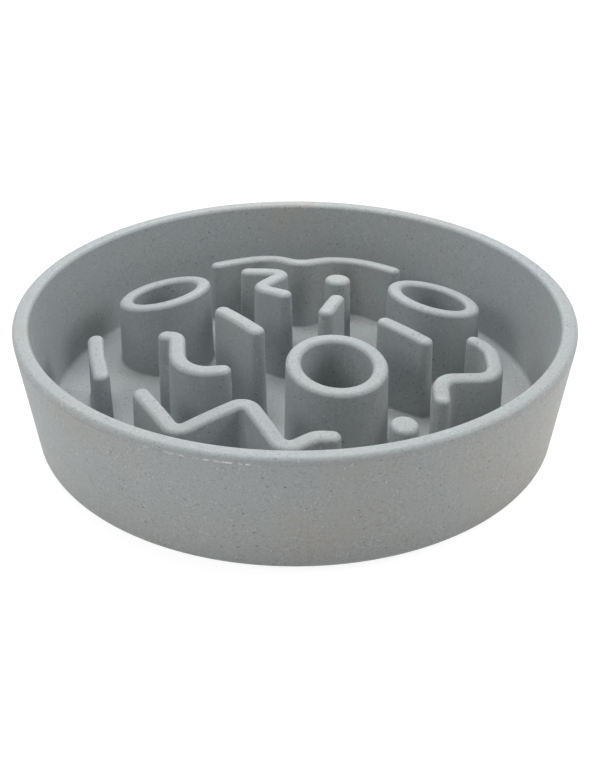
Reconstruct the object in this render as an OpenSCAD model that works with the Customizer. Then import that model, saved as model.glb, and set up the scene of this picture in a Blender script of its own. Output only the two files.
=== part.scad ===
// Round slow feeder bowl: a thick leaning wall round a flat floor, with fourteen upright
// obstacles on the floor, under one shallow dome that is highest over the bowl's centre.
// The origin is at the middle of the base, where the four foot pads meet the table.
// +Y points to the back of the bowl, +X to its right, +Z up. All sizes are millimetres.

/* [Bowl] */
// Outside diameter to which the leaning wall runs out at the rim, before its rounding
bowl_d = 260.8; // [200:0.1:340]
// Height of the bowl moulding, without its foot pads
bowl_h = 60; // [50:0.5:80]
// Outside diameter to which the leaning wall runs out at the base
base_d = 244; // [190:1:250]
// Thickness of the wall, measured level
wall_t = 7.6; // [4:0.1:10]
// Height of the floor's upper face above the foot ring's lower face
floor_h = 11.2; // [9:0.1:14]
// Thickness of the floor
floor_t = 6.6; // [4:0.1:7.5]
// Rounding of each edge of the rim
rim_round = 2; // [0.8:0.1:3]
// Rounding of the outer edge of the base
base_round = 6; // [2:0.1:8]
// Fillet between the floor and the wall
floor_fillet = 3; // [1:0.1:5]
// Width of the foot ring's flat face
foot_ring_w = 9; // [6:0.5:12]
// Rounding of the foot ring's inner edge
foot_ring_round = 1; // [0.4:0.1:2]

/* [Obstacles] */
// Radius of the dome that the obstacle tops lie on
dome_r = 300; // [220:1:500]
// Drop from the rim to the dome's highest point
dome_drop = 2; // [0.5:0.1:6]
// How far a top follows the dome across its own width, as a share of the dome's slope
top_tilt_share = 0.35; // [0:0.05:1]
// Thickness of a ridge near its top
ridge_t = 7.6; // [5:0.1:9]
// Outside radius of a round tower near its top
tower_r = 22.8; // [18:0.1:25]
// Wall thickness of a round tower near its top
tower_t = 7; // [5:0.1:9]
// Radius of a peg near its top
peg_r = 6.3; // [4:0.1:8]
// Rounding of the top edges of the obstacles
top_round = 2.1; // [0.8:0.1:2.4]
// Fillet where an obstacle meets the floor
root_fillet = 1.4; // [0.6:0.1:1.8]
// Draft angle of the obstacle sides
draft = 1; // [0.5:0.1:3]

/* [Foot pads] */
// Diameter of a foot pad
pad_d = 18; // [12:0.5:22]
// How far a foot pad stands out below the foot ring
pad_proud = 0.8; // [0.4:0.1:2]
// Depth of the collar that holds a foot pad, below the floor
collar_h = 3.2; // [2:0.1:4]
// Wall of the collar round a foot pad
collar_t = 3; // [2:0.1:4]
// Radius of the circle on which the foot pads sit, as a share of the base radius
pad_circle_share = 0.7; // [0.5:0.01:0.75]

/* [Hidden] */

body_colour = [0.60, 0.63, 0.64];
pad_colour = [0.25, 0.26, 0.27];

bowl_r = bowl_d / 2;
base_r = base_d / 2;
// Clearance round a foot pad in its collar
pad_gap = 0.1;
// Chamfer of a foot pad's upper and lower edges
pad_chamfer = 0.6;
// Spare bend radius that keeps the foot of a ridge from folding on itself
bend_spare = 0.5;

base_z = pad_proud;
rim_z = base_z + bowl_h;
floor_z = base_z + floor_h;
under_z = floor_z - floor_t;
function outer_r(z) = base_r + (bowl_r - base_r) * (z - base_z) / bowl_h;
function inner_r(z) = outer_r(z) - wall_t;
floor_r = inner_r(floor_z);
foot_in_r = base_r - base_round - foot_ring_w;
pad_r = pad_d / 2;
tower_middle_r = tower_r - tower_t / 2;
pad_circle_r = base_r * pad_circle_share;
collar_in_r = pad_r + pad_gap;
collar_out_r = collar_in_r + collar_t;
collar_low_z = under_z - collar_h;

// Height of the dome over a point of the floor, and of a top beside its own middle line: c is
// the place on that line, d the way out from it
crown_z = rim_z - dome_drop;
function dome_z(p) = crown_z - dome_r + sqrt(dome_r * dome_r - p.x * p.x - p.y * p.y);
function top_z(c, d, out) = dome_z(c) + top_tilt_share * (dome_z(c + out * d) - dome_z(c));

// The tightest bend of a ridge, and the spacing of the places along its straight runs
foot_half = ridge_t / 2 + (crown_z - floor_z) * tan(draft);
tight_bend = foot_half + root_fillet + bend_spare;
stride = 1.3 * ridge_t;

// Places of the obstacles, as shares of the floor's radius: x to the right, y to the back
tower_left_shares = [-0.558, 0.361];
tower_front_shares = [0.160, -0.370];
tower_right_shares = [0.590, 0.312];
peg_back_shares = [0.182, 0.370];
peg_front_shares = [0.399, -0.671];
wave_shares = [[-0.349, 0.727], [-0.121, 0.831], [0.022, 0.627], [0.233, 0.838], [0.440, 0.664]];
zed_shares = [[-0.204, 0.508], [-0.030, 0.459], [-0.158, 0.264], [-0.046, 0.184]];
hook_left_shares = [[-0.513, -0.100], [-0.467, -0.120], [-0.449, -0.389], [-0.275, -0.393]];
hook_right_shares = [[0.725, -0.050], [0.786, -0.086], [0.789, -0.290], [0.552, -0.386],
                     [0.552, -0.500]];
zigzag_shares = [[-0.580, -0.463], [-0.437, -0.701], [-0.179, -0.577], [-0.040, -0.820],
                 [0.075, -0.755], [0.134, -0.755]];
bar_left_shares = [[-0.815, 0.012], [-0.790, -0.139], [-0.754, -0.288]];
bar_centre_left_shares = [[-0.293, 0.047], [-0.153, -0.139]];
bar_centre_shares = [[0.171, 0.142], [0.127, 0.016]];
bar_right_shares = [[0.364, -0.033], [0.513, -0.139]];

// Radius of each inner corner of a path, as a share of the tightest bend
wave_bend_shares = [2, 1, 2.7];
zed_bend_shares = [1, 1];
hook_left_bend_shares = [1, 2.7];
hook_right_bend_shares = [1.6, 2.2, 1.6];
zigzag_bend_shares = [1, 1, 1, 1.6];
bar_left_bend_shares = [8];

// Counts of facets
turn_steps = 5;
cap_steps = 8;
tower_steps = 56;
peg_steps = 24;
arc_steps = 3;

// The arc that rounds the corner b of the path a, b, c with the radius r
function heading(a, b) = atan2(b.y - a.y, b.x - a.x);
function wrapped(a) = a > 180 ? a - 360 : a < -180 ? a + 360 : a;
function corner(a, b, c, r) =
    let (
        h = heading(a, b),
        turn = wrapped(heading(b, c) - h),
        side = sign(turn),
        start = b - r * tan(abs(turn) / 2) * [cos(h), sin(h)],
        centre = start + side * r * [-sin(h), cos(h)]
    )
    [for (i = [0:turn_steps])
        let (g = h + turn * i / turn_steps)
        centre + side * r * [sin(g), -cos(g)]];

// A path with rounded corners, and with places no further apart than the stride
function rounded(p, radii) = concat(
    [p[0]],
    [for (i = [1:1:len(p) - 2]) each corner(p[i - 1], p[i], p[i + 1], radii[i - 1])],
    [p[len(p) - 1]]
);
function strode(q) = concat(
    [for (i = [0:len(q) - 2])
        let (n = ceil(norm(q[i + 1] - q[i]) / stride))
        each [for (k = [0:n - 1]) q[i] + (q[i + 1] - q[i]) * k / n]],
    [q[len(q) - 1]]
);
function ridge_path(shares, bend_shares) =
    strode(rounded(shares * floor_r, bend_shares * tight_bend));

// Stations round a ridge, anticlockwise: a place on the centreline and the way out from it
function path_heading(q, i) =
    i == 0 ? heading(q[0], q[1]) :
    i == len(q) - 1 ? heading(q[i - 1], q[i]) :
    let (h = heading(q[i - 1], q[i])) h + wrapped(heading(q[i], q[i + 1]) - h) / 2;
function way(a) = [cos(a), sin(a)];
function stations(q) =
    let (n = len(q), first = path_heading(q, 0), last = path_heading(q, n - 1))
    concat(
        [for (i = [0:n - 1]) [q[i], way(path_heading(q, i) - 90)]],
        [for (k = [1:cap_steps - 1]) [q[n - 1], way(last - 90 + 180 * k / cap_steps)]],
        [for (i = [n - 1:-1:0]) [q[i], way(path_heading(q, i) + 90)]],
        [for (k = [1:cap_steps - 1]) [q[0], way(first + 90 + 180 * k / cap_steps)]]
    );

// The outline of one flank from its foot to its top, as points in space. c is the place on
// the middle line of the top, d the way out from it, half the half thickness near the top
function lean_out(c, d, half) =
    (top_z(c, d, half) - top_round - floor_z - root_fillet) * tan(draft);
function at(c, d, out, z) = [c.x + out * d.x, c.y + out * d.y, z];
function flank(c, d, half) =
    let (foot = half + lean_out(c, d, half))
    concat(
        [for (i = [0:arc_steps])
            let (a = 90 * i / arc_steps)
            at(c, d, foot + root_fillet * (1 - sin(a)), floor_z + root_fillet * (1 - cos(a)))],
        [for (i = [0:arc_steps])
            let (a = 90 * i / arc_steps, out = half - top_round * (1 - cos(a)))
            at(c, d, out, top_z(c, d, out) - top_round * (1 - sin(a)))]
    );
function reversed(points) = [for (i = [len(points) - 1:-1:0]) points[i]];
flank_n = 2 * (arc_steps + 1);

// Triangles between neighbouring outlines of m points each; wrap joins the last point to the
// first one
function skin_faces(total, m, wrap) =
    [for (k = [0:total - 1], j = [0:m - (wrap ? 1 : 2)])
        let (
            a = k * m + j, up = k * m + (j + 1) % m,
            b = ((k + 1) % total) * m + j, b_up = ((k + 1) % total) * m + (j + 1) % m
        )
        each [[a, up, b_up], [a, b_up, b]]];
// Triangles that close a ring of stations, first as station numbers with the top in mind
function fan(first, count, total) =
    [for (k = [1:count]) [first, (first + k + 1) % total, first + k]];
function ridge_lid(n, total) = concat(
    [for (i = [0:1:n - 2])
        let (far = 2 * n + cap_steps - 2 - i)
        each [[i, far, far - 1], [i, far - 1, i + 1]]],
    fan(n - 1, cap_steps - 1, total),
    fan(2 * n + cap_steps - 2, cap_steps - 1, total)
);
function lids(stations_lid) = concat(
    [for (t = stations_lid) [for (s = t) s * flank_n + flank_n - 1]],
    [for (t = stations_lid) [t[0] * flank_n, t[2] * flank_n, t[1] * flank_n]]
);

module solid_between(s, half, lid) {
    polyhedron(
        points = [for (k = s) each flank(k[0], k[1], half)],
        faces = concat(skin_faces(len(s), flank_n, false), lids(lid)),
        convexity = 8
    );
}

module ridge(shares, bend_shares) {
    q = ridge_path(shares, bend_shares);
    s = stations(q);
    color(body_colour) solid_between(s, ridge_t / 2, ridge_lid(len(q), len(s)));
}

module peg(shares) {
    s = [for (k = [0:peg_steps - 1]) [shares * floor_r, way(360 * k / peg_steps)]];
    color(body_colour) solid_between(s, peg_r, fan(0, peg_steps - 2, peg_steps));
}

// A tower's outline runs up its outside and back down the inside
module tower(shares) {
    c = shares * floor_r;
    color(body_colour)
        polyhedron(
            points = [for (k = [0:tower_steps - 1])
                let (d = way(360 * k / tower_steps), middle = c + tower_middle_r * d)
                each concat(
                    flank(middle, d, tower_t / 2), reversed(flank(middle, -d, tower_t / 2)))],
            faces = skin_faces(tower_steps, 2 * flank_n, true),
            convexity = 8
        );
}

module tower_left() { tower(tower_left_shares); }
module tower_front() { tower(tower_front_shares); }
module tower_right() { tower(tower_right_shares); }
module wave_ridge_back() { ridge(wave_shares, wave_bend_shares); }
module zed_ridge_back() { ridge(zed_shares, zed_bend_shares); }
module hook_ridge_left() { ridge(hook_left_shares, hook_left_bend_shares); }
module hook_ridge_right() { ridge(hook_right_shares, hook_right_bend_shares); }
module zigzag_ridge_front() { ridge(zigzag_shares, zigzag_bend_shares); }
module bar_left() { ridge(bar_left_shares, bar_left_bend_shares); }
module bar_centre_left() { ridge(bar_centre_left_shares, []); }
module bar_centre() { ridge(bar_centre_shares, []); }
module bar_right() { ridge(bar_right_shares, []); }
module peg_back() { peg(peg_back_shares); }
module peg_front() { peg(peg_front_shares); }

// The places of the foot pads, on the two diagonals
module at_pad(x_side, y_side) {
    translate([x_side * pad_circle_r / sqrt(2), y_side * pad_circle_r / sqrt(2), 0]) children();
}

// The shell's outline is walked anticlockwise from the axis under the floor. Its middle
// corners are rounded
module shell_outline() {
    corners = [
        [0, under_z], [foot_in_r, under_z], [foot_in_r, base_z], [base_r, base_z],
        [bowl_r, rim_z], [bowl_r - wall_t, rim_z], [floor_r, floor_z], [0, floor_z]
    ];
    radii = [foot_ring_round, foot_ring_round, base_round, rim_round, rim_round, floor_fillet];
    polygon(rounded(corners, radii));
}

module bowl() {
    color(body_colour) {
        rotate_extrude($fn = 144) shell_outline();
        for (x = [-1, 1], y = [-1, 1])
            at_pad(x, y)
                difference() {
                    translate([0, 0, collar_low_z])
                        cylinder(r = collar_out_r, h = collar_h + floor_t / 2, $fn = 48);
                    cylinder(r = collar_in_r, h = under_z, $fn = 48);
                }
    }
}

module foot_pad(x_side, y_side) {
    color(pad_colour)
        at_pad(x_side, y_side)
            rotate_extrude($fn = 48)
                polygon([
                    [0, 0], [pad_r - pad_chamfer, 0], [pad_r, pad_chamfer],
                    [pad_r, under_z - pad_chamfer], [pad_r - pad_chamfer, under_z], [0, under_z]
                ]);
}
module foot_pad_front_left() { foot_pad(-1, -1); }
module foot_pad_front_right() { foot_pad(1, -1); }
module foot_pad_back_right() { foot_pad(1, 1); }
module foot_pad_back_left() { foot_pad(-1, 1); }

bowl();
tower_left();
tower_front();
tower_right();
wave_ridge_back();
zed_ridge_back();
hook_ridge_left();
hook_ridge_right();
zigzag_ridge_front();
bar_left();
bar_centre_left();
bar_centre();
bar_right();
peg_back();
peg_front();
foot_pad_front_left();
foot_pad_front_right();
foot_pad_back_right();
foot_pad_back_left();
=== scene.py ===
"""The looks of a round slow feeder bowl: one thick plant-fibre moulding on four rubber pads.

Everything is in metres. The origin is at the middle of the base, with +Y to the back of the
bowl, +X to its right and +Z up. The sizes and places repeat those of the part's source. Round
pieces are turned up level by level, and ridges and pegs are raised from flat outlines by
insets, so that their edges and roots are rounded.
"""
import math

import bpy
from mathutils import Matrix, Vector


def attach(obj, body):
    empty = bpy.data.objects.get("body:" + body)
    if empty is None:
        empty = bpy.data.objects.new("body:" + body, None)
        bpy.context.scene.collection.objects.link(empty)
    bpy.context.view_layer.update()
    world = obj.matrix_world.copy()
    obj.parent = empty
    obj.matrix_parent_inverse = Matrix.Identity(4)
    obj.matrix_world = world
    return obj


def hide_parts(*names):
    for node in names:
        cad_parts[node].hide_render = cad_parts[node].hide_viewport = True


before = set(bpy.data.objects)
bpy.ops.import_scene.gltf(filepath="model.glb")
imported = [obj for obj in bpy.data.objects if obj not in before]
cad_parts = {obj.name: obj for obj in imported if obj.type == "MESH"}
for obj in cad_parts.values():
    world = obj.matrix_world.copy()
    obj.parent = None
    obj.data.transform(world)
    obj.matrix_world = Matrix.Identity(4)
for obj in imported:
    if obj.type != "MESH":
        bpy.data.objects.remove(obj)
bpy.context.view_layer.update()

MM = 0.001
QUARTER = math.pi / 2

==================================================

• [STATED EXERCISE] Both the line with "peg_front();" and the line with "bpy.data.objects.remove(obj)" belong in the extract, along with every line between them; set down those lines exactly and only.

• [TASK RESULT]
peg_front();
foot_pad_front_left();
foot_pad_front_right();
foot_pad_back_right();
foot_pad_back_left();
=== scene.py ===
"""The looks of a round slow feeder bowl: one thick plant-fibre moulding on four rubber pads.

Everything is in metres. The origin is at the middle of the base, with +Y to the back of the
bowl, +X to its right and +Z up. The sizes and places repeat those of the part's source. Round
pieces are turned up level by level, and ridges and pegs are raised from flat outlines by
insets, so that their edges and roots are rounded.
"""
import math

import bpy
from mathutils import Matrix, Vector


def attach(obj, body):
    empty = bpy.data.objects.get("body:" + body)
    if empty is None:
        empty = bpy.data.objects.new("body:" + body, None)
        bpy.context.scene.collection.objects.link(empty)
    bpy.context.view_layer.update()
    world = obj.matrix_world.copy()
    obj.parent = empty
    obj.matrix_parent_inverse = Matrix.Identity(4)
    obj.matrix_world = world
    return obj


def hide_parts(*names):
    for node in names:
        cad_parts[node].hide_render = cad_parts[node].hide_viewport = True


before = set(bpy.data.objects)
bpy.ops.import_scene.gltf(filepath="model.glb")
imported = [obj for obj in bpy.data.objects if obj not in before]
cad_parts = {obj.name: obj for obj in imported if obj.type == "MESH"}
for obj in cad_parts.values():
    world = obj.matrix_world.copy()
    obj.parent = None
    obj.data.transform(world)
    obj.matrix_world = Matrix.Identity(4)
for obj in imported:
    if obj.type != "MESH":
        bpy.data.objects.remove(obj)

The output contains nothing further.